The burly, 49-year-old Mankin had been an oil-field worker in Eldorado before he bought the newspaper a decade ago. He sold the ads, took the photos, compiled the community news, laid out the paper, and wrote a weekly opinion column, Over the Back Fence. The one thing he had not done was investigative reporting, but he decided that this was as good a time as any to start.

He drove down County Road 300 to take a look at the ranch. There was a lock and a No Trespassing sign on the gate, and on a pole next to the gate was an infrared surveillance camera. Mankin drove back to the office and asked his wife, Kathy, who worked for him as his assistant reporter, assistant photographer, and assistant ad salesperson, to go over to the courthouse and look up some land deeds. She learned that the ranch had been purchased by a limited partnership called YFZ Land and that a man named David S. Allred was the company’s principal manager. Kathy and Randy searched for YFZ on the Internet, but they came up with nothing. They searched for David Allred. Again, nothing. Randy asked everybody who had been associated with the purchase what he or she knew about Allred. Everyone told him that he was a pleasant, middle-aged, polite man who wore long-sleeved shirts that he always kept buttoned at the wrists. They also said he had learned from an advertisement in the Internet edition of Livestock Weekly that the ranch was for sale, and he had seemed happy to pay the asking price, which was reportedly between $800 and $1,000 an acre.

For about a week and a half, Mankin tried to figure out what YFZ Land was doing. But during his stakeouts at the front gate of the ranch, he could not get any of the truck drivers to slow down to talk to him. Many days, he never saw any trucks at all. He realized that the drivers were using potholed dirt roads at the back of the ranch to get in and out so they would not be seen. Then, in mid-March, when he was at home watching television with Kathy, a woman named Flora Jessop called from Phoenix. Jessop told Mankin that she was an antipolygamy activist.

“A what?” said Mankin.

Jessop said she had been featured recently on ABC’s Primetime Thursday talking about her attempts to help two teenage girls escape from a small community on the Arizona-Utah border north of the Grand Canyon. The community (which is actually two sister cities: Colorado City, Arizona, and Hildale, Utah) is made up almost entirely of members of a religious sect, an offshoot of the Mormon Church that calls itself the Fundamentalist Church of Jesus Christ of Latter-day Saints, or FLDS. Jessop told Mankin that all male members of the FLDS believe that they have a sacred obligation to marry many times. She said that girls as young as fourteen in FLDS families are often ordered by the sect’s leader, Prophet Warren Jeffs, to marry FLDS men, some of whom are four times the girls’ ages. Jessop said that the ABC report had mentioned that Jeffs, who never spoke to the press and was constantly surrounded by bodyguards, had been looking for another place to live to escape the pressure being placed on him by Utah and Arizona law enforcement agencies investigating allegations of underage marriages in his community. Was it possible, she asked, that Jeffs and some of his reported 35 to 75 wives were moving to Eldorado?

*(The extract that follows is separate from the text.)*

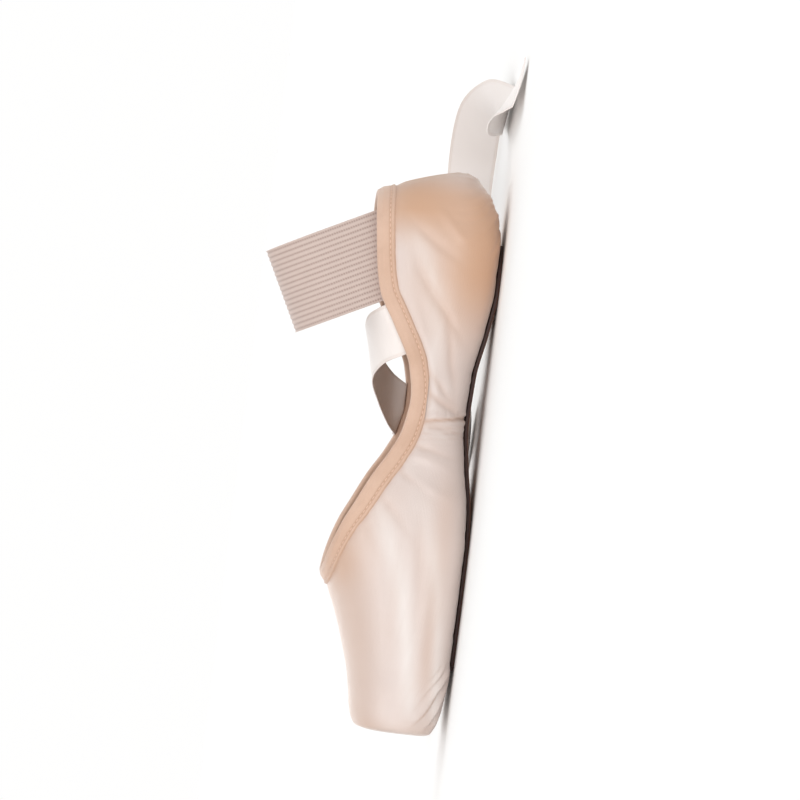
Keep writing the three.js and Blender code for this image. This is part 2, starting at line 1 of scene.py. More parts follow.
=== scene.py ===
import math

import bmesh
import bpy
import numpy as np
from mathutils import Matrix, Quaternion, Vector
from mathutils.kdtree import KDTree


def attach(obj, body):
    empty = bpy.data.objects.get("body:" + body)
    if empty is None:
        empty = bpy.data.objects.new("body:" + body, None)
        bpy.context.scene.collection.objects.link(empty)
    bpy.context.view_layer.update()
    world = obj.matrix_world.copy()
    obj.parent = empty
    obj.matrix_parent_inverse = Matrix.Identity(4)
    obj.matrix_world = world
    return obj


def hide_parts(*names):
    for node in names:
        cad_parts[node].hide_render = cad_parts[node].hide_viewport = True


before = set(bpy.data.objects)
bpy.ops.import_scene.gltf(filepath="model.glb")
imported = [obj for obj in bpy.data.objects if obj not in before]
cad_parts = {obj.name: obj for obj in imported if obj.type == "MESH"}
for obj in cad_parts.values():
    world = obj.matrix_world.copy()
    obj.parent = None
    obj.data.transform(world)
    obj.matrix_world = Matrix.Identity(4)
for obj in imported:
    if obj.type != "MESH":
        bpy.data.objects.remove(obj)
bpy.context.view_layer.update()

MM = 0.001

# Sizes, as the solids have them
LENGTH = 234.0
PLATFORM_WIDTH = 46.0
BOX_WIDTH = 59.0
BALL_WIDTH = 76.0
WAIST_WIDTH = 57.0
HEEL_WIDTH = 56.0
PLATFORM_HEIGHT = 26.0
BOX_HEIGHT = 37.0
INSTEP_HEIGHT = 56.5
ANKLE_HEIGHT = 69.0
HEEL_BULGE_HEIGHT = 18.0
TOE_SPRING = 4.0
ARCH_LIFT = 6.0
BOX_WALL = 3.2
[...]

Mankin sat back in his chair, wondering which of his friends was playing a prank on him.

Jessop insisted she was serious. She said that someone in Eldorado had seen the television piece and had called her to ask about the odd development going on out at the ranch north of town.

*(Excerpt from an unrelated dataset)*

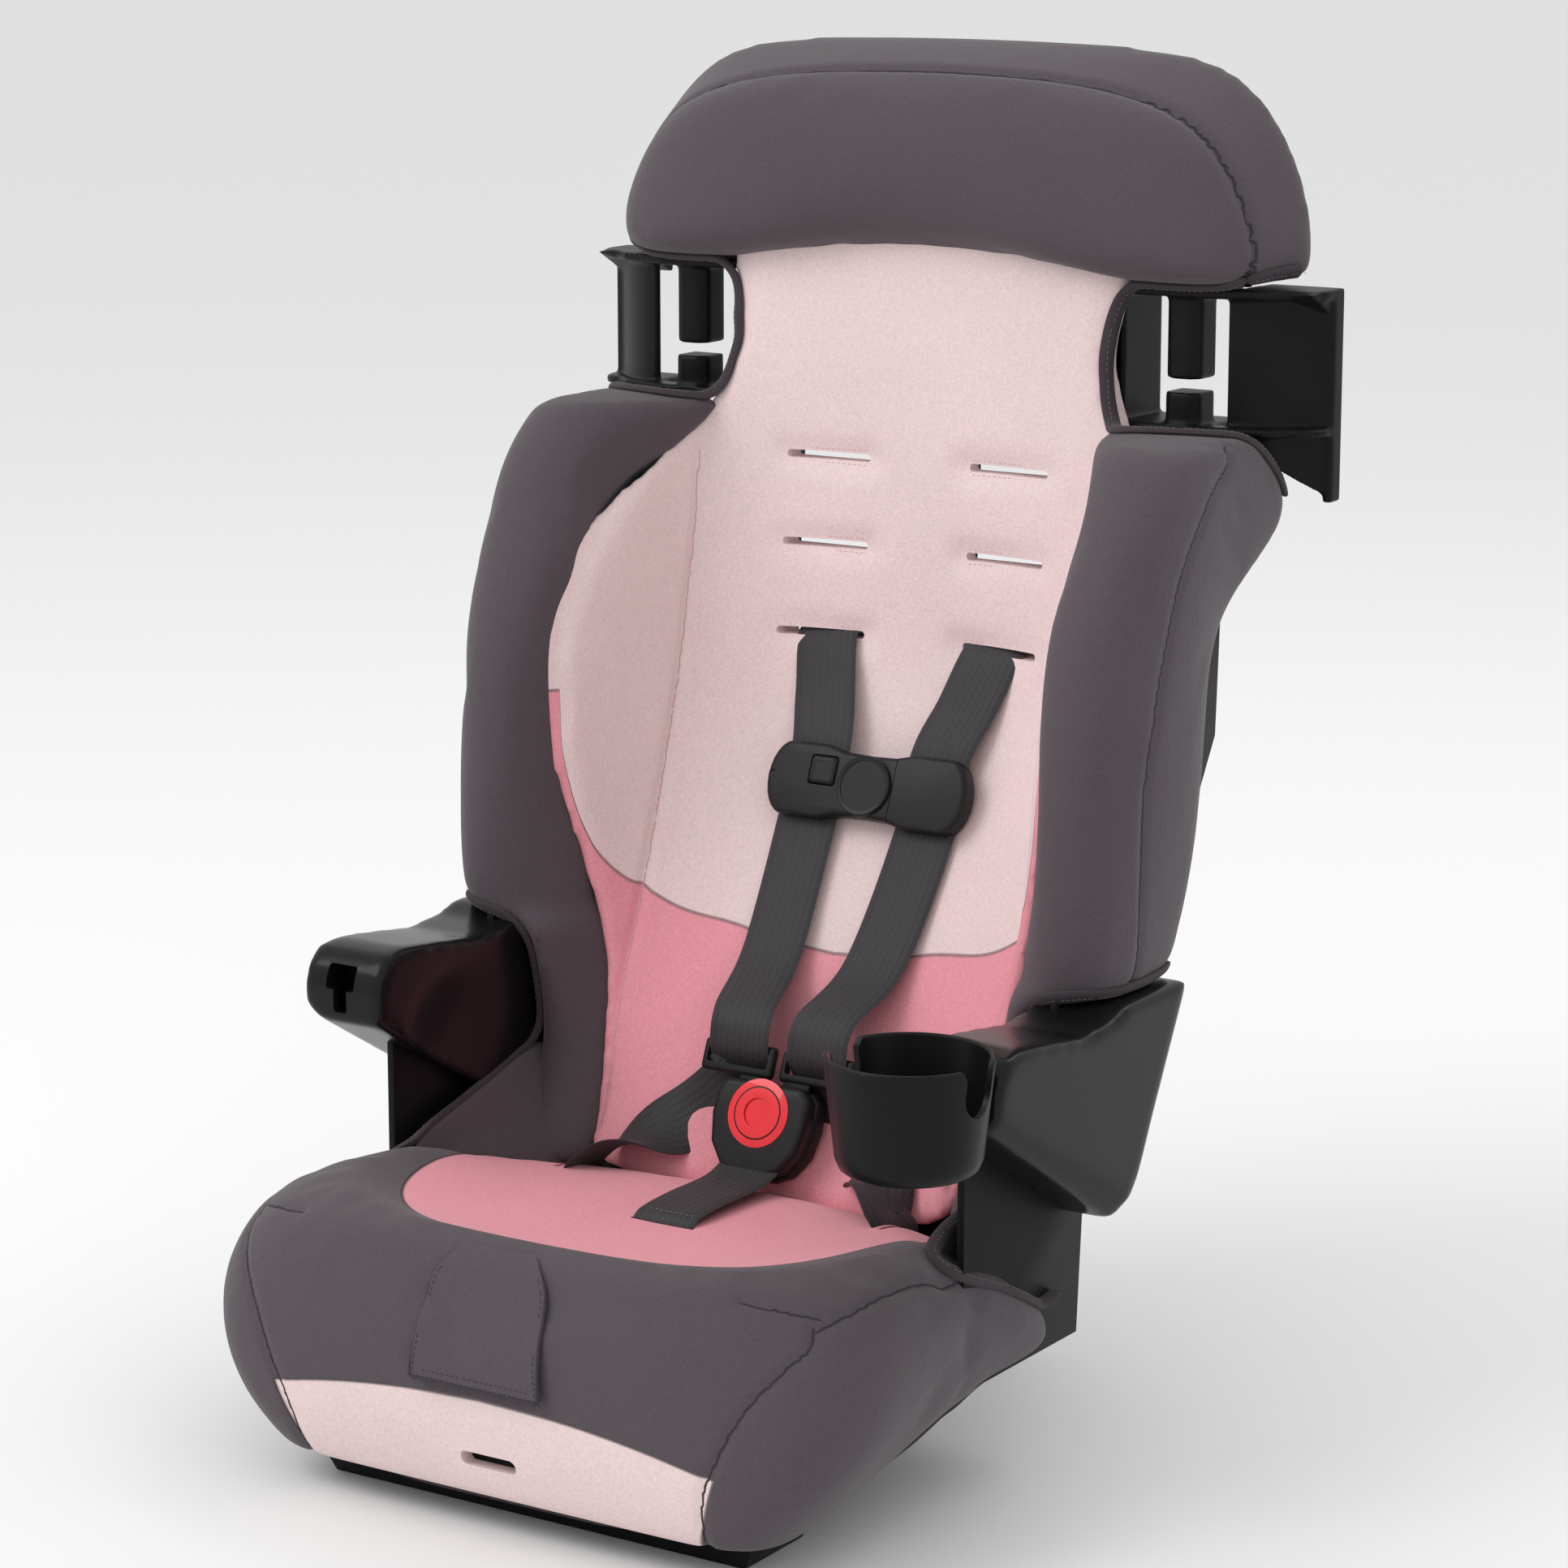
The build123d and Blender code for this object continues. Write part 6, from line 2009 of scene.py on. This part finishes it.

“Well, okay, ma’am. Do the names David Allred or YFZ mean anything to you?” Mankin asked.

“My God, that’s them!” exclaimed Jessop. “The polygamists! They’ve come to Eldorado!”

And thus began an unusual saga that has included frantic press conferences, terrifying predictions of Branch Davidian–like shoot-outs, and West Texas being West Texas, a lot of jokes at the coffee shop about how a man could ever think that a heavenly existence meant living with more than one woman at the same time. Until Mankin broke the story of the FLDS and its new ranch compound—“Corporate Retreat or Prophet’s Refuge?” read the front-page headline in the Success—Eldorado (pronounced “El-doh-RAY-doh”), the sole incorporated municipality in Schleicher County, was little known in Texas except for its one big social event of the summer, the Running of the Bull, in which contestants stand on a stage in the middle of town in the sweltering heat and compete to tell the best lie and the best pun. The man who puts on the event, eccentric Eldorado native Jim Runge, also sponsors the annual Elgoatarod, which he describes as Eldorado’s version of the Iditarod dogsled race in Alaska, except that contestants race in goat-drawn carts around the town square. “I thought the Elgoatarod would really be the thing that put us on the map,” Runge said. “But then here came these marrying people.”

In fact, it wasn’t long after Flora Jessop, an intense young woman who grew up in an FLDS family in Colorado City before running away as a teenager herself, had her telephone conversation with Mankin that she began receiving phone calls from other reporters asking if she knew anything about the new hideout for Jeffs and his followers. Eventually she decided to come to Eldorado to hold a press conference in front of the sheriff’s office, which was attended by network television correspondents, newspaper reporters from as far away as Salt Lake City, and even Jon Krakauer, the famous journalist whose most recent best-seller, Under the Banner of Heaven, focuses on the more disturbing activities of the FLDS and other Mormons still adamantly devoted to polygamy, a practice that the mainline Mormon church abandoned in the late nineteenth century. Krakauer brought an autographed copy of the book to Mankin. “You’re in the eye of a hurricane,” he told him. “Brace yourself. Your life has changed.”